December 24, 2011

The Recipe: None of the Ingredients Needed for a True Romance

Is it really that unusual for a man, about to be executed for heinous crimes, to long for a simple dish like a bean paste stew in his final moments? Choi Yoo-jin (Ryu Seung-Ryong), a none-too-bright TV reporter at DBS, evidently thinks so he pulls out all the stops -- favors from his friends at the police force, extensions of deadlines from his rightfully skeptical boss, even conferences with the dead -- in order to find out the recipe behind this mystical dish. For the record, the ingredients are pretty specific: soy beans that have been grown with pig manure and spring water found under a lacquer tree to name but two. And Choi is committed to getting every single one of them, even when they get esoteric (like the vibrations of crickets) and sickeningly sappy (like tears).

Those tears are caused by the foiled romance of two cute-as-a-button artisans: stew-maker Hye-jin Jang (Lee Yu-won) who reeks of soy beans and wine-maker Kim Hyeon-soo (Lee Dong-Wook) who stinks of booze. Together, rumor has it, they make a delightful smell. Or at least they did when they were alive. Sadly that memorable combination of odors is no more as these two lovebirds never got to get married and make a sweetly scented baby to carry their patented mix of soy and wine forward into the next generation. You see, he got whisked away for an arranged marriage in Japan just as she was going to cook him up something sweet and tasty to eat. If you didn't get a whiff of what's coming next, let me tell you straight: He ends up drowning trying to get back to her by ship; she gets killed in a car wreck that's one of the stranger instances of euthanasia on record. Just try to sniff back the tears.

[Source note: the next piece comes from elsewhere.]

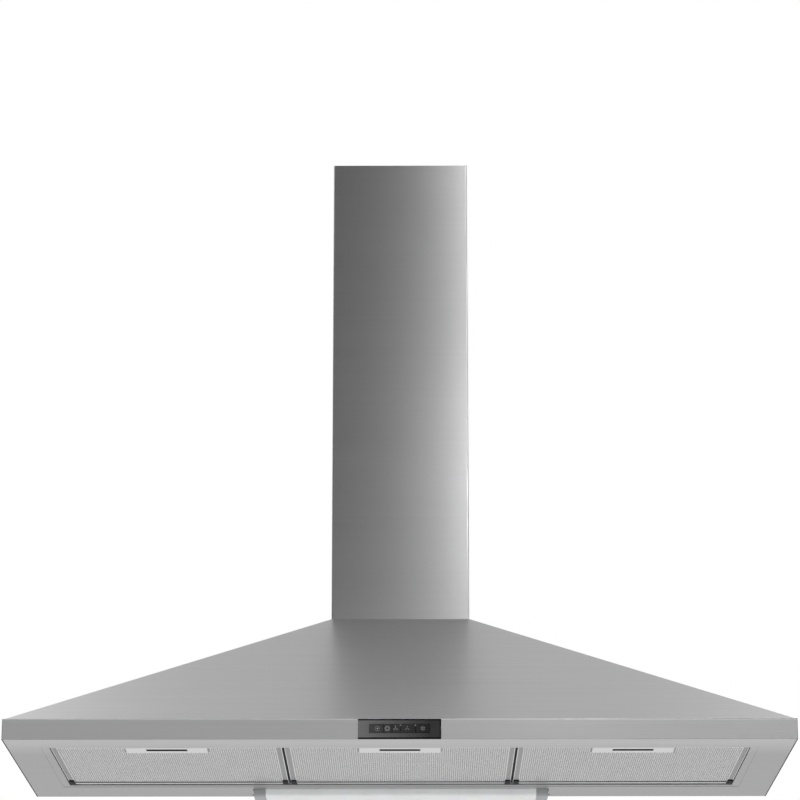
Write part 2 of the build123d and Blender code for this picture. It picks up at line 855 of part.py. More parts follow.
def impeller():
    """Double-inlet wheel: centre disc on a hub, forward-curved blades and two end rings."""
    half = impeller_half
    inner = impeller_radius - blade_depth
    t = disc_thickness
    wheel = fan_bar(impeller_radius, -t / 2, t / 2) + fan_bar(hub_radius, -t, hub_radius)
    for side in (-1, 1):
        ring = fan_bar(impeller_radius, side * half, side * (half - t))
        wheel += ring - fan_bar(inner + t, side * half, side * (half - t))
    blade = Pos(0, (inner + impeller_radius) / 2, 0) * Rot(blade_angle, 0, 0) * Box(
        2 * half, blade_depth, blade_thickness
    )
    turn = 360 / blade_count
    wheel += [Pos(0, fan_y, fan_z) * Rot(i * turn, 0, 0) * blade for i in range(blade_count)]
    return wheel - fan_bar(shaft_radius, -hub_radius, 2 * hub_radius)


def arm_angle(index):
    """The bracket's arms are evenly spaced from straight up."""
    return 90 + 360 * index / arm_count


def motor_bracket():
    """Three-armed bracket that carries the motor across the left inlet."""
    x0 = motor_left - arm_thickness
    bracket = fan_bar(bracket_disc_radius, x0, motor_left)
    reach = inlet_reach + bush_radius
    inner = bracket_disc_radius / 2
    for i in range(arm_count):
        arm = Pos(0, (inner + reach) / 2, 0) * Box(arm_thickness, reach - inner, arm_width)
        bracket += Pos(x0 + arm_thickness / 2, fan_y, fan_z) * Rot(arm_angle(i), 0, 0) * arm
    return bracket - fan_bar(bearing_radius - 2, x0 - 1, 0)


def motor_bushes():
    """Rubber bushes between the bracket's arms and the scroll."""
    bushes = []
    for i in range(arm_count):
        angle = math.radians(arm_angle(i))
        y = fan_y + inlet_reach * math.cos(angle)
        z = fan_z + inlet_reach * math.sin(angle)
        bushes.append(crosswise(bush_radius, motor_left, -scroll_half, y, z))
    return bushes


def blower_plate():
    """Deck under the ring at the canopy's top; the scroll hangs from it."""
    half = chimney_width / 2 - deck_margin
    plate = block(-half, half, -chimney_depth + deck_margin, -back_sheet, deck_low, deck_top)
    inner = scroll_half - scroll_wall
    plate -= block(-inner, inner, outlet_front, outlet_rear, deck_low, deck_top)
    plate -= upright(gland_radius, gland_x, gland_y, deck_low, deck_top)
    holes = screw_holes(foot_screw_x, foot_screws_y, deck_low, deck_top)
    return plate - (holes + screw_holes(deck_screw_x, deck_screws_y, deck_low, deck_top))


def outlet_collar():
    """Round duct collar on a square flange, with a step inside on which the flaps rest."""
    z1 = canopy_top + collar_height
    bore = duct_radius - collar_wall
    collar = block(
        -collar_reach, collar_reach, collar_y - collar_reach, collar_y + collar_reach,
        deck_top, deck_top + collar_wall,
    )
    collar += upright(duct_radius, 0, collar_y, deck_top, z1)
    collar -= upright(bore - collar_seat, 0, collar_y, deck_top, z1)
    seat = pin_z - flap_thickness / 2 - moving_gap
    collar -= upright(bore, 0, collar_y, seat, z1)
    return collar - inward(pin_radius, 0, collar_y - duct_radius - 1, collar_y + duct_radius + 1, pin_z)


def damper_pin():
    """The pin across the collar that both flaps turn on."""
    reach = duct_radius - moving_gap
    return inward(pin_radius, 0, collar_y - reach, collar_y + reach, pin_z)


def damper_flap(side):
    """Half-round flap with two knuckles on the pin; the other flap's knuckles sit between them."""
    z0, z1 = pin_z - flap_thickness / 2, pin_z + flap_thickness / 2
    start = knuckle_radius + knuckle_room
    reach = flap_radius + 1
    flap = upright(flap_radius, 0, collar_y, z0, z1)
    flap &= block(side * start, side * reach, collar_y - reach, collar_y + reach, z0, z1)
    for step in (-1.5, 0.5):
        y = collar_y + side * step * knuckle_spacing
        y0, y1 = y - knuckle_length / 2, y + knuckle_length / 2
        flap += inward(knuckle_radius, 0, y0, y1, pin_z)
        flap += block(0, side * (start + 1), y0, y1, z0, z1)
    return flap - inward(pin_radius + pin_play, 0, collar_y - reach, collar_y + reach, pin_z)


# ---- Electrics ----

def terminal_block(inset, y0, y1):
    """A block of the terminal box's outline, moved in by inset."""
    return block(
        terminal_x + inset, terminal_x + terminal_width - inset, y0, y1,
        terminal_z + inset, terminal_z + terminal_height - inset,
    )


def terminal_box():
    """Moulded box on the back panel, open to the front."""
    hollow = terminal_block(terminal_wall, -terminal_depth, -back_sheet - terminal_wall)
    return terminal_block(0, -terminal_depth, -back_sheet) - hollow


def terminal_lid():
    """The terminal box's cover."""
    return terminal_block(0, -terminal_depth - terminal_wall, -terminal_depth)


def run_capacitor():
    """Can of the motor's capacitor with its two blades, strapped to the back panel."""
    y = -back_sheet - capacitor_radius
    top = capacitor_z + capacitor_length
    can = upright(capacitor_radius, capacitor_x, y, capacitor_z, top)
    can = fillet(can.edges().filter_by(GeomType.CIRCLE), 2)
    for x in (capacitor_x - 5, capacitor_x + 5):
        can += block(x - 0.4, x + 0.4, y - 3, y + 3, top, top + 8)
    return can


def cable_gland():
    """Gland through the deck, with a nut below and its dome above."""
    height = gland_nut_height
    nut = extrude(RegularPolygon(gland_nut_radius, 6), amount=height)
    gland = upright(gland_radius, gland_x, gland_y, deck_low - height, deck_top + 2.5 * height)
    gland += Pos(gland_x, gland_y, deck_top) * nut
    gland += Pos(gland_x, gland_y, deck_low - height) * nut
    return gland - upright(gland_bore, gland_x, gland_y, deck_low - height, deck_top + 3 * height)


def lead(points, radii):
    """A round lead of straight runs joined by tangent arcs."""
    path = FilletPolyline(*points, radius=radii)
    return sweep(Plane(path @ 0, z_dir=path % 0) * Circle(lead_radius), path=path)


def control_lead():
    """From the terminal box over the light's tray, and along the right divider to the controls."""
    x = filter_pitch / 2
    over = tray_top + 3 * lead_radius
    along = filter_top + 2 * moving_gap + lead_radius
    down = tray_front - 6 * lead_radius
    enter = inside_front + housing_depth - 3 * lead_radius
    y = -terminal_depth / 2
    points = [
        (x, y, terminal_z), (x, y, over), (x, down, over), (x, down - 30, along),
        (x, enter, along), (housing_width / 2, enter, along),
    ]
    return lead(points, [14, 18, 20, 14])


def lamp_lead():
    """From the terminal box's side along the back panel, and down to the lamp's control gear."""
    y = -terminal_depth / 2
    z0, z1 = terminal_z + 10, terminal_z - 48
    x = terminal_x - 32
    points = [
        (terminal_x, y, z0), (x, y, z0), (x, y, z1), (ballast_x, y, z1),
        (ballast_x, ballast_y, z1), (ballast_x, ballast_y, canopy_sheet + ballast_height),
    ]
    return lead(points, [12, 12, 12, 12])


# ---- Write every node ----

write("canopy_shell", canopy_shell())
write("back_panel", back_panel())
write("bottom_panel", bottom_panel())
write("filter_dividers", *filter_dividers())
write("lower_chimney", lower_chimney())
write("upper_chimney", upper_chimney())
write("chimney_bracket", chimney_bracket())
write("screws", *screws())
for place, place_name in enumerate(filter_names):
    write(f"filter_frame_{place_name}", filter_frame(place))
    write(f"filter_shoes_{place_name}", *filter_shoes(place))
    write(f"filter_mesh_{place_name}", filter_mesh(place))
    write(f"filter_handle_{place_name}", filter_handle(place))
    write(f"filter_latch_{place_name}", filter_latch(place))
    write(f"latch_spring_{place_name}", latch_spring(place))
write("control_panel", control_panel())
for place, place_name in enumerate(button_names):
    write(place_name, button(place))
write("control_housing", control_housing())
write("control_board", control_board())
write("tactile_switches", *tactile_switches())
write("indicator_lights", *indicator_lights())
write("light_housing", light_housing())
write("light_cover", light_cover())
write("light_end_caps", *light_end_caps())
write("lamp_tube", lamp_tube())
write("lamp_holders", *lamp_holders())
write("light_ballast", light_ballast())
write("scroll_halves", scroll(-1), scroll(1))
write("inlet_guards", inlet_guard(-1), inlet_guard(1))
write("motor", motor())
write("motor_bearings", *motor_bearings())
write("motor_shaft", motor_shaft())
write("impeller", impeller())
write("motor_bracket", motor_bracket())
write("motor_bushes", *motor_bushes())
write("blower_plate", blower_plate())
write("outlet_collar", outlet_collar())
write("damper_pin", damper_pin())
write("damper_flap_left", damper_flap(-1))
write("damper_flap_right", damper_flap(1))
write("terminal_box", terminal_box())
write("terminal_lid", terminal_lid())
write("run_capacitor", run_capacitor())
write("cable_gland", cable_gland())
write("inner_leads", control_lead(), lamp_lead())
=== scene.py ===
import math

import bmesh
import bpy
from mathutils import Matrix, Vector


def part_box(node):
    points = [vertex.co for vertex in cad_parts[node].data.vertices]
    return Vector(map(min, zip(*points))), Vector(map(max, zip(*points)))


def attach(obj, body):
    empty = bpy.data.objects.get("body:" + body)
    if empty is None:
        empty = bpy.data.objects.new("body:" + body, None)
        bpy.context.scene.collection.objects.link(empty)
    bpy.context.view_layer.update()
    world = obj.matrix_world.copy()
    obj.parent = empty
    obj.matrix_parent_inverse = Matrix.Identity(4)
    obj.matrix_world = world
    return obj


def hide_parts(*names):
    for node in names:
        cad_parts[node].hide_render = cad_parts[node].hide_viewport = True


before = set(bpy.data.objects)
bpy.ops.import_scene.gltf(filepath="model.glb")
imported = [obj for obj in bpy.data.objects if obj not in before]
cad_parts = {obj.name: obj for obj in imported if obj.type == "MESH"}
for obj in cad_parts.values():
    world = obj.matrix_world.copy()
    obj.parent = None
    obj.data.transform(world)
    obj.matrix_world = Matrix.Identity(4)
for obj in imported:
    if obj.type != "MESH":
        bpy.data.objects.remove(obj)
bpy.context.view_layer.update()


# ---- Canopy ----
# A folded sheet of stainless steel: fascia band, small ledge and three slopes up to the chimney.
# Its outside is brushed level, so highlights stretch across the grain, and a painted highlight brightens
# the fold along the fascia's top.

def new_finish(name, colour, metallic, roughness):
    """A new material with its colour, metal and roughness on its shader."""
    material = bpy.data.materials.new(name)
    material.use_nodes = True
    shader = material.node_tree.nodes["Principled BSDF"]
    shader.inputs["Base Color"].default_value = (*colour, 1)
    shader.inputs["Metallic"].default_value = metallic
    shader.inputs["Roughness"].default_value = roughness
    return material, shader


def node(material, kind, **settings):
    """A shader node with its settings."""
    made = material.node_tree.nodes.new(kind)
    for key, value in settings.items():
        setattr(made, key, value)
    return made


def link(material, source, target):
    """Joins one node's output to another's input."""
    material.node_tree.links.new(source, target)


def grain(material, stretch, scale=1.0, detail=3.0, rough=0.5):
    """Noise on the object's own coordinates, in cycles per metre along each axis."""
    place = node(material, "ShaderNodeTexCoord")
    mapping = node(material, "ShaderNodeMapping")
    mapping.inputs["Scale"].default_value = stretch
    noise = node(material, "ShaderNodeTexNoise")
    noise.inputs["Scale"].default_value = scale
    noise.inputs["Detail"].default_value = detail
    noise.inputs["Roughness"].default_value = rough
    link(material, place.outputs["Object"], mapping.inputs["Vector"])
    link(material, mapping.outputs["Vector"], noise.inputs["Vector"])
    return noise.outputs["Fac"]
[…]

I'm not sure what the big pay-off is here for Choi. He neither makes a bowl of orgiastic soup that tastes of nirvana on earth nor has a ratings-smashing special turning him into a food network superstar now that he's uncovered the story behind the dish. It's hard to picture him finding true love for himself with the batty shop-owner (Lee Yong-nyeo) who's always wearing curlers. It's equally hard to imagine him getting promoted at DBS. Maybe he sells the story to director Lee Ann so she can spoonfeed the sentimental dreck to us here while he runs off with one of that movie's extras, a pretty young actress more concerned with trinkets and baubles than a bowl of fermented soy that smells like flowers and childhood and ultimately, poop.